Interpreting the Phase Portrait

The phase portrait provides valuable information about the stability and behavior of the system. In this case, the saddle point indicates that the system is unstable. Small perturbations from the equilibrium point will cause the system to move away from it. The trajectories show how the system evolves over time, depending on the initial conditions. If you start on the v2 line, you will approach the origin, but if you start anywhere else, you will eventually move away from the origin along the v1 direction.
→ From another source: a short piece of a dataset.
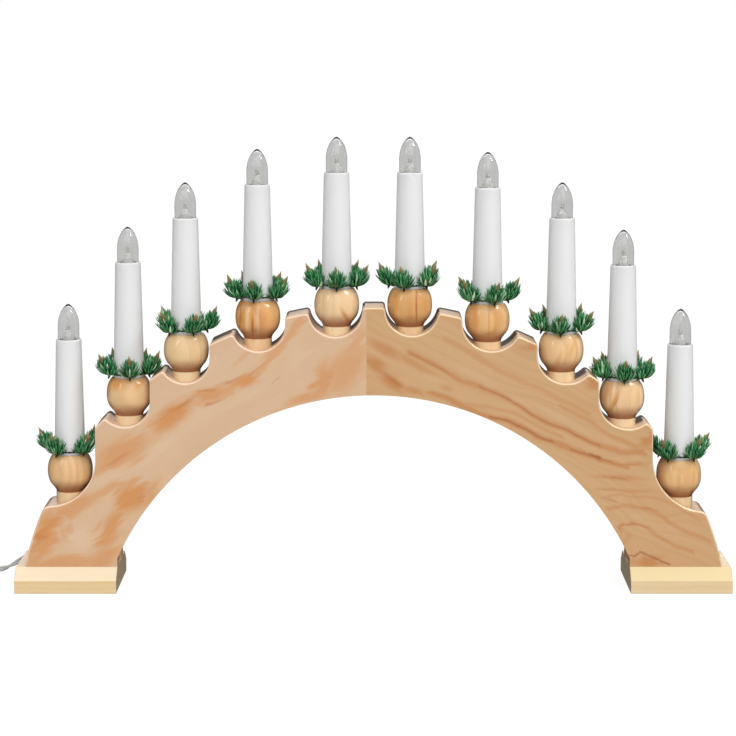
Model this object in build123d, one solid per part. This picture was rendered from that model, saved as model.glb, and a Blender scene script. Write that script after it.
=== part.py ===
from build123d import *
import math
import os

# Electric candle arch: a scalloped wooden arch on two foot blocks, with ten turned
# holders, ten tubular candles with screw-in lamps, and a small green wreath round
# the foot of each candle. Millimetres. +X to the right, +Y to the back, +Z up.
# The origin is on the floor, in the middle between the two feet.

os.makedirs("parts", exist_ok=True)

# ---------------------------------------------------------------- driving dimensions
# candle axes along X, and the height of each lamp's tip
CANDLE_X = [-214.3, -172.1, -131.6, -81.2, -25.8, 25.4, 79.8, 131.9, 175.0, 215.7]
TIP_Z = [200.9, 255.4, 286.5, 309.9, 318.4, 318.4, 307.8, 286.5, 253.3, 197.4]

# arch planks
ARCH_T = 33.0  # thickness, along Y
ARCH_Y = -5.5  # the planks' middle plane; their front is flush with the feet's top front edge
OUT_R, OUT_Z = 265.5, -65.1  # circle through the peaks between the scallops
LEG_R, LEG_Z = 251.4, -39.3  # outer side of the legs
IN_R, IN_Z = 197.4, -58.5  # inner side
SEAM_X = -5.0  # butt joint between the two planks
LEG_FOOT_Z = 17.1  # the planks stand on the feet here
EDGE_R = 1.5  # rounding of the scalloped edges
PEAK_R = 2.6  # rounding of the peaks, seen from the front
HEEL_R = 6.0  # rounding where the end scallops run out at the legs
# scallops: centre x, centre z, radius
SCALLOPS = [
    (-228.0, 93.6, 33.4),
    (-173.7, 134.0, 17.6),
    (-131.4, 164.4, 17.2),
    (-80.1, 188.3, 18.6),
    (-26.5, 198.5, 18.7),
    (26.8, 199.2, 18.6),
    (82.4, 190.4, 20.6),
    (134.6, 167.3, 20.3),
    (177.9, 135.5, 20.5),
    (233.6, 94.6, 38.3),
]
SEAT_DEPTH = 12.0  # how deep a holder's neck sits below the scallop's surface
WIRE_HOLE_R = 3.0
GROOVE_W, GROOVE_D = 8.0, 7.0  # wiring groove in the arch's inner side
COVER_W, COVER_T = 12.0, 1.5  # strip that closes it
COVER_GAP = 0.05

# dowels across the seam
DOWEL_R, DOWEL_L, DOWEL_Y, DOWEL_Z = 4.0, 30.0, 9.0, 158.6

# feet
FOOT_X0, FOOT_X1, FOOT_W, FOOT_H, FOOT_CHAMFER = 179.8, 251.0, 60.0, 17.1, 8.0

# screws from below into the legs
SCREW_X, SCREW_Y, SCREW_R, SCREW_HEAD_R, SCREW_L = 205.0, 9.5, 1.95, 4.0, 36.0

# turned holder: heights are counted from the ball's widest level
BALL_FROM_TIP = -117.5
RIM_H = 11.4
NECK_R = 9.85
BALL_PROFILE = [(11.9, 11.4), (13.4, 9.3), (14.9, 5.9), (15.6, 2.4), (15.75, 0.0),
                (15.3, -4.95), (14.0, -8.5), (11.4, -12.0), (NECK_R, -14.6)]
CANDLE_FOOT_R, CANDLE_TOP_R = 10.8, 8.9
BORE_FLOOR = -2.0

# candle and lamp, heights counted from the tip of the lamp
CANDLE_TOP = -24.8
SOCKET_R, SOCKET_LEN = 7.2, 17.0
LAMP_R, LAMP_WALL = 7.5, 1.3
CAP_R, CAP_LEN = 4.85, 11.2

# wreath
RING_R, RING_WIRE = 12.9, 0.9
RING_H = 14.4  # above the ball's widest level
SPRIG_L, SPRIG_R0, SPRIG_R1, SPRIG_TILT = 11.2, 1.25, 3.9, 14.0
# the cut stub below the ring, which rests on the ball's shoulder
STUB_L, STUB_R, STUB_TILT = 4.7, 0.65, 160.0
# where the first of each wreath's five sprigs points, degrees from the front
WREATH_TURN = [38.0, 0.0, 20.0, -6.0, 0.0, -18.0, 21.0, 0.0, 6.0, 36.0]

# mains lead
CORD_D = 3.6
CORD_EXIT = (-214.3, 23.0, 25.6)
CORD_ROUTE = [
    (-214.3, 23.0, 25.6), (-214.3, 32.5, 25.6), (-218.6, 41.5, 23.4), (-227.6, 46.6, 19.6),
    (-238.4, 45.6, 15.6), (-248.0, 39.8, 11.4), (-256.8, 33.8, 7.2), (-265.4, 30.8, 3.8),
    (-274.2, 30.8, 2.4), (-283.5, 34.0, 2.5), (-293.6, 38.2, 2.6),
]
COIL_C = (-306.0, 14.0)
COIL_Z = 0.8
COIL_R_IN, COIL_R_OUT, COIL_H = 12.6, 27.4, 9.9
TAIL_ROUTE = [
    (-314.5, 34.0, 8.6), (-324.5, 32.2, 8.2), (-334.0, 29.2, 7.5),
    (-343.0, 27.2, 6.9), (-351.0, 27.2, 6.9),
]
PLUG_REAR = (-351.0, 27.2, 6.9)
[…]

Why are Trajectories Useful?

Trajectories are incredibly useful for several reasons:

1. Visualization: They provide a visual representation of the solutions to differential equations, making it easier to understand the behavior of the system.
2. Stability Analysis: By examining the trajectories near equilibrium points, we can determine the stability of the system. Stable equilibrium points attract nearby trajectories, while unstable equilibrium points repel them.
3. Prediction: Trajectories allow us to predict the future state of the system, given its initial state. By following the trajectory that starts at the initial state, we can see how the system will evolve over time.
4. Design and Control: Understanding trajectories is crucial for designing control systems. By manipulating the parameters of the system, we can alter the trajectories to achieve desired behavior.
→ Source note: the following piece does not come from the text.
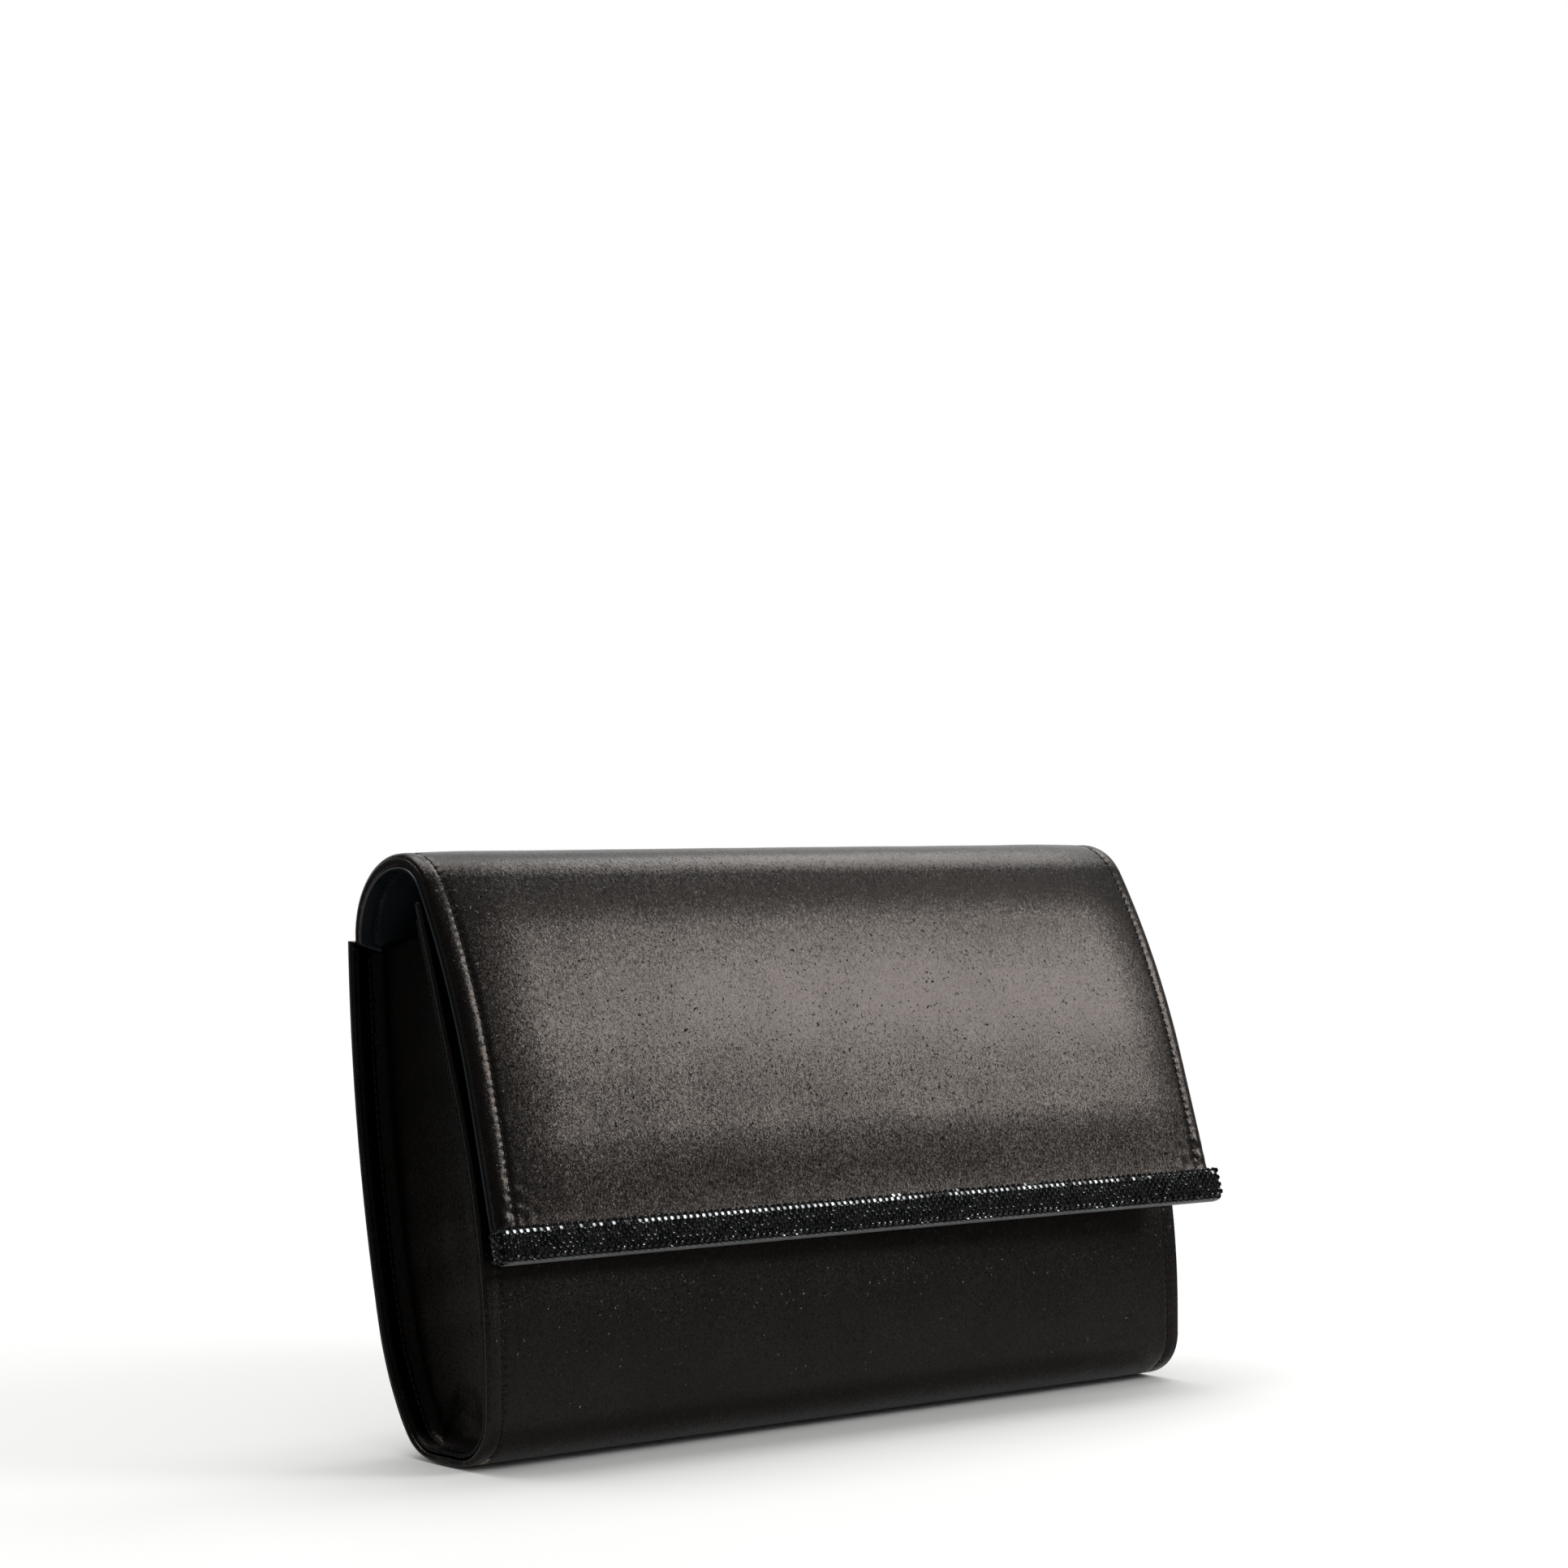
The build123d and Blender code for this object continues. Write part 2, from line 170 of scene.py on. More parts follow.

Tips for Sketching Trajectories

Sketching trajectories can be challenging, but here are a few tips to help you:

• Start with Equilibrium Points: Find the equilibrium points and analyze their stability. This will give you a good starting point for sketching the trajectories.
• Find Eigenvalues and Eigenvectors: For linear systems, find the eigenvalues and eigenvectors of the matrix. They will tell you the directions of the trajectories near the equilibrium points.
• Use Software Tools: There are many software tools available for plotting trajectories. These tools can help you visualize the trajectories and gain a better understanding of the system.
• Practice: The more you practice sketching trajectories, the better you will become at it. Try different examples and gradually increase the complexity of the systems.

Conclusion

So, there you have it! Trajectories of differential equations are visual representations of the solutions in phase space. They help us understand the behavior of dynamic systems, analyze their stability, and make predictions about their future states. By mastering the concept of trajectories, you'll be well-equipped to tackle a wide range of problems in science and engineering. Keep practicing, and you'll become a trajectory pro in no time! Happy analyzing!